Les décaissements d'un programme de soutien financier de 3 milliards de dollars du Fonds monétaire international, signé en décembre 2022, ont été interrompus après que l'Égypte a manqué à son engagement d'adopter un taux de change flexible et de retirer à l'État et à l'armée leur position dominante dans l'économie.

Au cours des derniers mois, une monnaie déjà affaiblie a plongé à environ 50 livres pour un dollar sur le marché noir, alors que le taux officiel est de 31 livres. Les remboursements de la dette dus en 2024 atteignent un niveau record d'au moins 42,26 milliards de dollars, selon les données de la banque centrale.

Soucieux d'éviter les troubles en cette période de tensions électorales, le gouvernement a annoncé en octobre qu'il avait convenu avec les producteurs privés et les détaillants de réduire de 15 à 25 % les prix des denrées alimentaires de base, y compris le sucre, après que l'inflation a atteint un niveau record.

Mais cet effort n'a guère été couronné de succès. En l'espace de quelques semaines, le prix du sucre au détail a grimpé à 55 livres égyptiennes (1,78 dollar), contre environ 35 livres au début du mois d'octobre.

"Les prix sont tellement chers, pour les gens qui ont de l'argent comme pour ceux qui n'en ont pas", a déclaré Tamer Ahmed, un marchand de légumes de 46 ans, devant une coopérative où le gouvernement vend des produits subventionnés.

"Nous attendons que la coopérative nous fournisse du sucre, dont le kilo équivaut à 27 livres. Au supermarché, vous pouvez l'obtenir, mais pour 50 ou 55 livres". Au supermarché, ajoute-t-il, "nous ne disons pas que nous prenons un kilo. Nous disons que nous prenons un demi-kilo. Soit une valeur de 5 livres.

UNE FACTURE DE LA DETTE QUI S'ALOURDIT

Exclu des marchés mondiaux de la dette, le gouvernement a financé un déficit croissant en augmentant les emprunts nationaux à un moment où les taux d'intérêt ont augmenté tant au niveau national qu'à l'étranger, ce qui a entraîné des déficits encore plus importants.

L'encours des bons et obligations du Trésor a bondi à 5,04 trillions de livres à la fin octobre 2023, contre 4,35 trillions un an plus tôt, avec des échéances de plus en plus courtes.

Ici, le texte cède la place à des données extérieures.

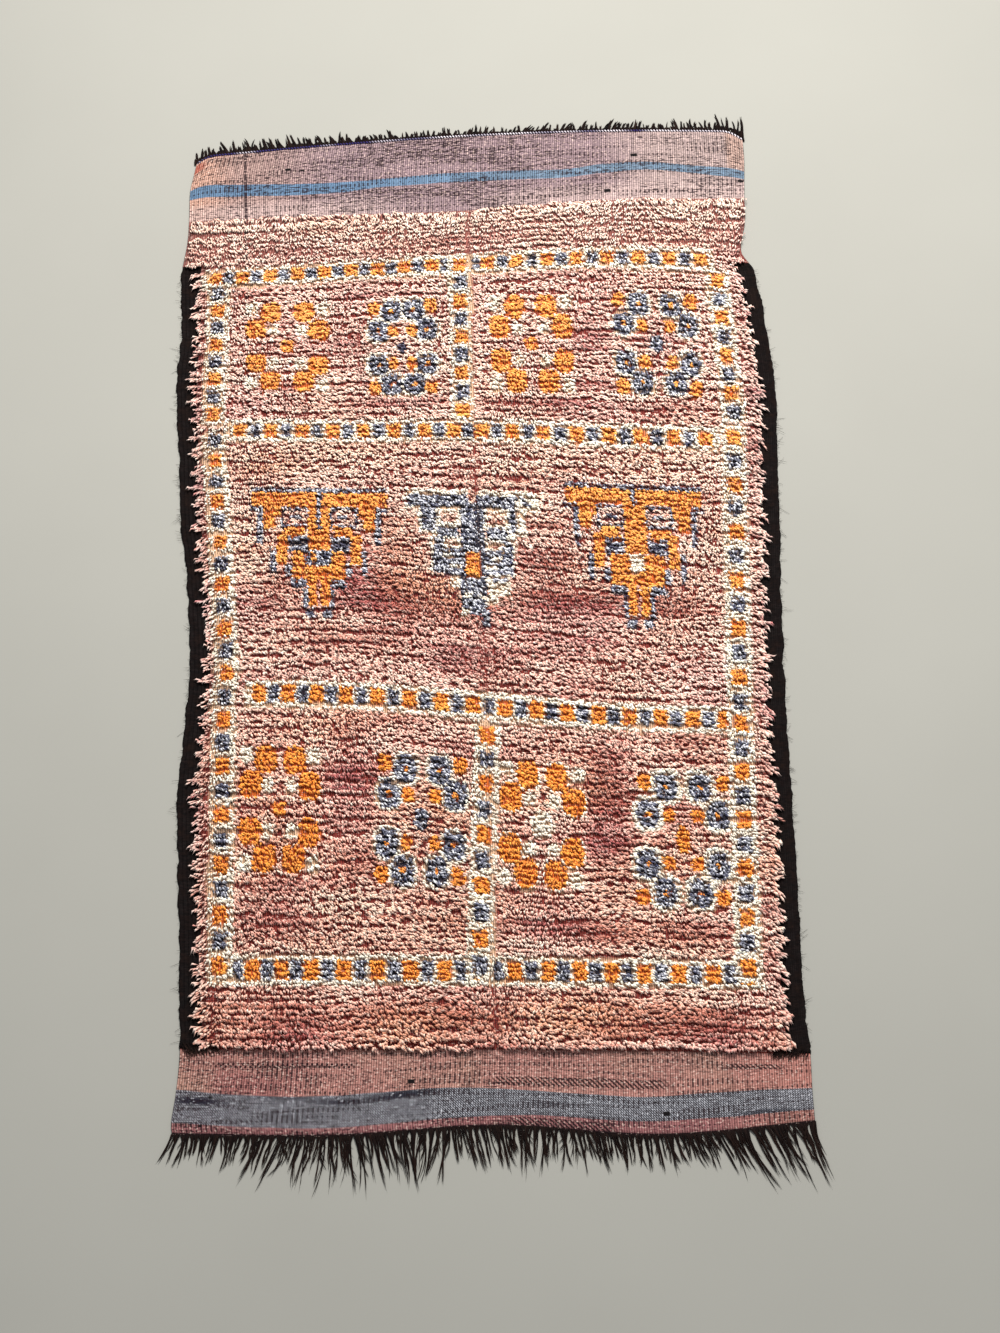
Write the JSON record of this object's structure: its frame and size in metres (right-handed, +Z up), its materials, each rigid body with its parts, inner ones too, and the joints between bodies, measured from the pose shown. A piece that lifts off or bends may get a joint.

Le rendement moyen d'un bon du Trésor à un an a grimpé à 26,80 % lors d'une vente aux enchères le 30 novembre, contre 18,65 % un an plus tôt.

La facture des intérêts sur la dette intérieure et extérieure de l'Égypte a plus que doublé au cours du trimestre de juillet à septembre par rapport à l'année précédente, selon les données du ministère des finances.

"Sans le financement du FMI - et idéalement un montant accru, voire davantage de promesses de financement lié de la part du Golfe - une crise de la dette sera inévitable", a déclaré Patrick Curran du groupe de recherche Tellimer. "Et sans dévaluation, je ne vois pas comment ils pourraient remettre le programme sur les rails.

Les trois principales agences de notation, Moody's, S&P et Fitch, ont toutes récemment abaissé la note de la dette souveraine de l'Égypte au niveau de la catégorie "junk".

Dans sa décision du 20 octobre, S&P a déclaré qu'elle pensait que l'élection, prévue plus tôt que prévu, pourrait créer un espace politique pour les réformes économiques, y compris une dévaluation de la monnaie à un niveau proche du taux du marché parallèle.

L'agence Fitch, dans un avis de dégradation daté du 3 novembre, a déclaré qu'elle s'attendait à une accélération des privatisations, à un ralentissement des mégaprojets d'infrastructure coûteux et à un ajustement de la monnaie après les élections, ce qui ouvrirait probablement la voie à un nouveau programme plus important du FMI.

Mais toute dévaluation pourrait entraîner une remontée de l'inflation.

"Nous oscillerons entre 34 et 35 % jusqu'à la fin de l'année et, à partir du premier trimestre, nous nous dirigerons à nouveau vers les 40 % en raison de la dévaluation et de ses répercussions", a prédit Allen Sandeep de Naeem Brokerage.

La guerre à Gaza a suscité des déclarations de solidarité à l'égard de l'Égypte de la part des alliés du Golfe et de l'Occident, mais aucune promesse du type de soutien financier qu'ils ont fourni dans le passé.

Il existe également de nouveaux risques. La suspension temporaire des exportations de gaz naturel par Israël en octobre, pour des raisons de sécurité, a contraint l'Égypte à étendre les coupures d'électricité dans tout le pays à deux heures par jour, contre une heure auparavant.

Farouk Soussa, de Goldman Sachs, a averti que l'austérité n'était pas une fatalité, car la crise du coût de la vie en Égypte rendrait les réformes difficiles, même après le vote.

"L'obstacle à la réforme, en particulier la réforme des changes, sera aussi élevé en janvier qu'il l'est aujourd'hui", a-t-il déclaré.